╭──

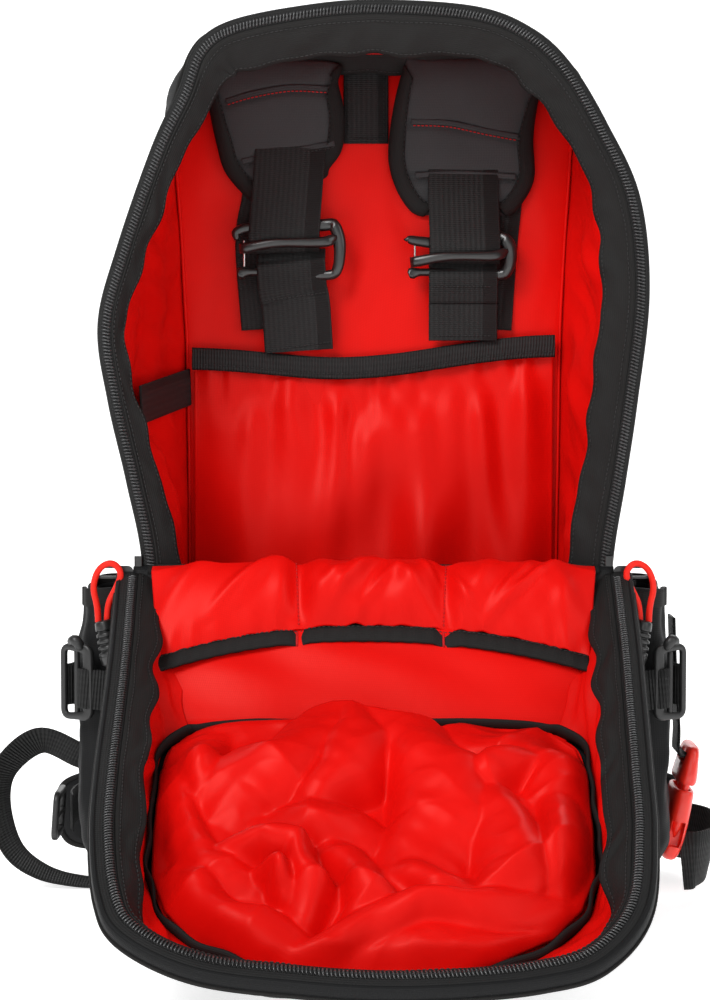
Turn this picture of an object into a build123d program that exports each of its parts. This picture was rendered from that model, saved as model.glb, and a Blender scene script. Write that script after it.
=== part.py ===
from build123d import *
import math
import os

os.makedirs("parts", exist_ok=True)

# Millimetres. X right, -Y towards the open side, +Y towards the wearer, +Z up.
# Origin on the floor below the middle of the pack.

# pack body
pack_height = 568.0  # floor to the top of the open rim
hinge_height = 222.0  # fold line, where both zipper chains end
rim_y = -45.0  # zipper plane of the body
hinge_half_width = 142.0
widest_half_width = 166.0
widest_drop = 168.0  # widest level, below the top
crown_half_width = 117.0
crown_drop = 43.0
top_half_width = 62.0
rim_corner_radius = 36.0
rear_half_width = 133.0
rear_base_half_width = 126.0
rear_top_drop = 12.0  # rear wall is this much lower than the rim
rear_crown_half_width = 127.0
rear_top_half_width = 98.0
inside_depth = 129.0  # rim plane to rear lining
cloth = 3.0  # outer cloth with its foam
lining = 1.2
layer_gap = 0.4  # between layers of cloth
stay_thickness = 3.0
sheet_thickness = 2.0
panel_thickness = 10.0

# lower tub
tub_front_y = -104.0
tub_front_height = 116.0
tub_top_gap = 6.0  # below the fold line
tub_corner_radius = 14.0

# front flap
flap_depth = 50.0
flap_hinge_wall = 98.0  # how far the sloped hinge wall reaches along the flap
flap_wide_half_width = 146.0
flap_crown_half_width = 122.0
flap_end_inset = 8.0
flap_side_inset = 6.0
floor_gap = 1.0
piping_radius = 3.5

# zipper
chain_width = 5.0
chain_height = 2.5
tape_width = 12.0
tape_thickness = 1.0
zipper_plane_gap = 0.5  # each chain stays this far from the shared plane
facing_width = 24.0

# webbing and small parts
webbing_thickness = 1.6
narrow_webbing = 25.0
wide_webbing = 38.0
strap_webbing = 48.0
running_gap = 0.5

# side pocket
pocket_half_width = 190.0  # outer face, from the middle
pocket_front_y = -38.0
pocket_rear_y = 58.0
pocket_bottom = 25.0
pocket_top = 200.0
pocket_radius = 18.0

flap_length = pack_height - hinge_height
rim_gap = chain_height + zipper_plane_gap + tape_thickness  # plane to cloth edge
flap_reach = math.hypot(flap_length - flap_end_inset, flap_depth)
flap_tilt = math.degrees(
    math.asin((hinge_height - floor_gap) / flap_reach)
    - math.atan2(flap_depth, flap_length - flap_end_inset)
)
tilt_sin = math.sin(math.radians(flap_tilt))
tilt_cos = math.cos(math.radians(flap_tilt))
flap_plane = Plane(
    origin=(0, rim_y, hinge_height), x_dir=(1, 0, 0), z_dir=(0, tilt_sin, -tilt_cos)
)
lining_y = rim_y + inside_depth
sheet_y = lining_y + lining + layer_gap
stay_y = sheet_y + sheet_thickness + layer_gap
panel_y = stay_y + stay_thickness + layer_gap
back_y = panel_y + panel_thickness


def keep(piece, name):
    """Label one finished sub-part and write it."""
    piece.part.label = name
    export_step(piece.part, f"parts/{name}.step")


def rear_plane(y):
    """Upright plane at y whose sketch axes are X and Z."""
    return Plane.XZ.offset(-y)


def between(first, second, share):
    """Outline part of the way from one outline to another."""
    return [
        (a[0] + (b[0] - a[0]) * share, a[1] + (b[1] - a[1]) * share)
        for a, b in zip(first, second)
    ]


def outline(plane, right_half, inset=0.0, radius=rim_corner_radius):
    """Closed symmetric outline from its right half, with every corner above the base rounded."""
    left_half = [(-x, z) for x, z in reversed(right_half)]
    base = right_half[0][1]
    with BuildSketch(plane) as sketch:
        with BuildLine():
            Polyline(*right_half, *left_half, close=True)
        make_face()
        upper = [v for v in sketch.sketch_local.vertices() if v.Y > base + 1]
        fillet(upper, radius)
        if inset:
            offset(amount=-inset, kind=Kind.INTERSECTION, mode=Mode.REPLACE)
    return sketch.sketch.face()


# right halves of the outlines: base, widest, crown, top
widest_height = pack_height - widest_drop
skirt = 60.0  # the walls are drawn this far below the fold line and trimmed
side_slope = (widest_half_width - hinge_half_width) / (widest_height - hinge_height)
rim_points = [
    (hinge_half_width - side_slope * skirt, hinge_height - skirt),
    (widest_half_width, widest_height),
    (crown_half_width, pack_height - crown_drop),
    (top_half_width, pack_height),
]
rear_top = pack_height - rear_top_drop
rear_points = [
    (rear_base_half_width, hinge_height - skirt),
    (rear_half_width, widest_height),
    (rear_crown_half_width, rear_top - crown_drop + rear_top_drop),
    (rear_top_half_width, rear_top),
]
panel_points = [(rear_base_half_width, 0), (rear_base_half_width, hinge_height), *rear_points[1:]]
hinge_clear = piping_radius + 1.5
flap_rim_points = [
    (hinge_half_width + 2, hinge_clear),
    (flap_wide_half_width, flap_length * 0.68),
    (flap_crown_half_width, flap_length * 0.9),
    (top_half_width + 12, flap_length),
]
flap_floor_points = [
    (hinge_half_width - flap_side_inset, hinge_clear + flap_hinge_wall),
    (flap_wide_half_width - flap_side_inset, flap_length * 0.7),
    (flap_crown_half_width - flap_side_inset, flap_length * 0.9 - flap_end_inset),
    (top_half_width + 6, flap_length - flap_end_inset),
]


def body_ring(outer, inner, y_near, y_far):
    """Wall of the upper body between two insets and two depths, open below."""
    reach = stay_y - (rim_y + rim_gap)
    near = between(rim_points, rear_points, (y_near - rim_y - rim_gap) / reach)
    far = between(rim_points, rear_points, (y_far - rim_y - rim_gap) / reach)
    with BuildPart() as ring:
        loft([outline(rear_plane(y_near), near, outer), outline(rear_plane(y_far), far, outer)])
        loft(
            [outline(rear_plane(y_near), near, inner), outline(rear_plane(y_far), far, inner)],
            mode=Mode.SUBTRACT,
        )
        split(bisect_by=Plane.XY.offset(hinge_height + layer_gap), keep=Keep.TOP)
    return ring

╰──

■ WHAT YOU NEED TO DO:
Write down again the exact lines running from the beginning of the data to the line containing "# Origin on", with both ends included.

■ TASK OUTPUT:
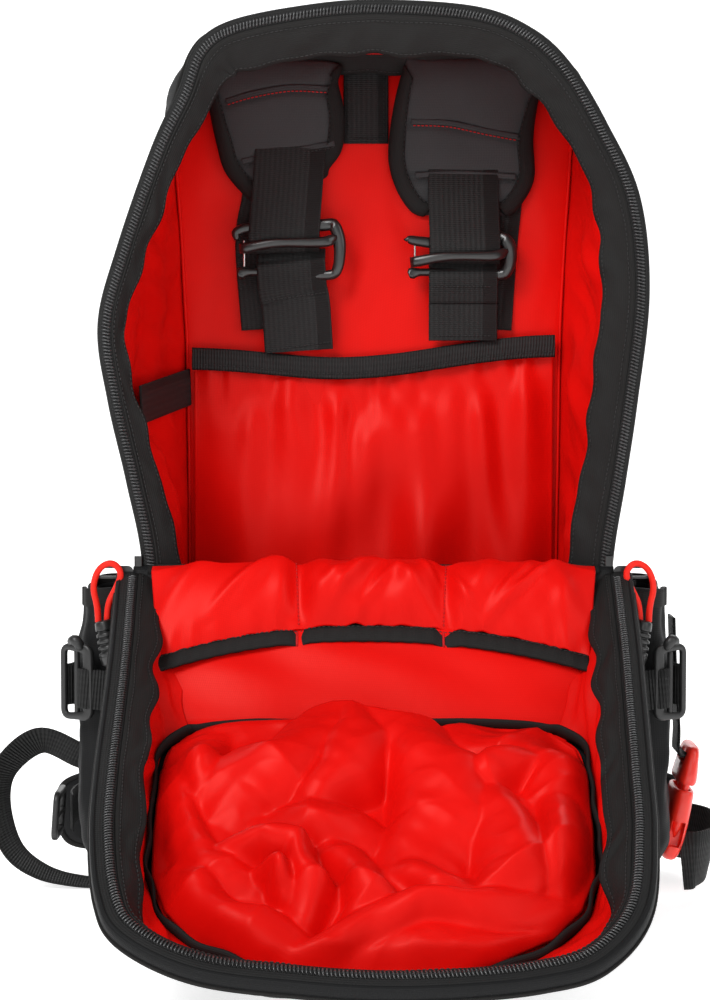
Turn this picture of an object into a build123d program that exports each of its parts. This picture was rendered from that model, saved as model.glb, and a Blender scene script. Write that script after it.
=== part.py ===
from build123d import *
import math
import os

os.makedirs("parts", exist_ok=True)

# Millimetres. X right, -Y towards the open side, +Y towards the wearer, +Z up.
# Origin on the floor below the middle of the pack.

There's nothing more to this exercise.